Blessures, récupération

«Le football demande de l’endurance, de la résistance et de l’explosivité. C’est forcément intéressant pour le dopage», explique le médecin Gérard Dine, spécialiste reconnu de ces questions. Le directeur médical de la Fédération française de football (FFF), Emmanuel Orhant, est beaucoup plus sceptique, jugeant ce sport beaucoup trop varié dans ces exigences pour trouver un intérêt à se doper dans le haut niveau. «Ce que vous allez gagner sur un aspect, vous le perdez ailleurs», résume-t-il à l’AFP. «Dans le haut niveau, il y a un calcul bénéfice-risque chez les joueurs et dans les équipes. Et le risque aujourd’hui, il est très élevé», pense Martial Saugy.
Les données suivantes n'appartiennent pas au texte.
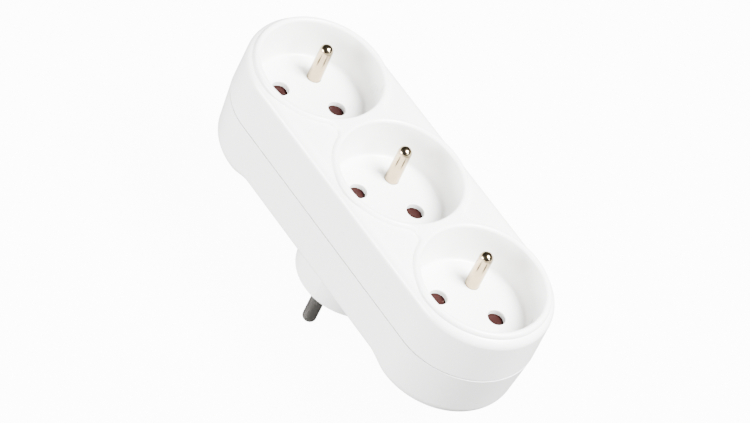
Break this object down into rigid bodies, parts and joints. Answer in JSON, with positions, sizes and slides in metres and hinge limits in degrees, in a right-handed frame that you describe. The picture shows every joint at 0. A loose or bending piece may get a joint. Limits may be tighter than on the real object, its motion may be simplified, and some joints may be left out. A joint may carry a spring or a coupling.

Le Français Samir Nasri a récemment été suspendu six mois par l’UEFA pour une perfusion intraveineuse de vitamines, une pratique prohibée. Le joueur ne s’est pas fait pincer lors d’un contrôle, mais à cause des indiscrétions, sur Twitter, de la clinique américaine qui l’avait traité. Pour plusieurs experts de l’antidopage, c’est dans les phases de récupération et de blessures qu’il faut être vigilant. Or, la très grande majorité des contrôles dans le monde ont lieu en compétition. «Ceux qui se font prendre en compétition aujourd’hui, ils se font prendre avec les vieux produits», explique Gérard Dine. «On peut aussi jouer avec la réglementation pour les béta-2 agonistes (anti-asthme) et les corticoïdes», ajoute-t-il. Des zones grises qui concernent tous les sports.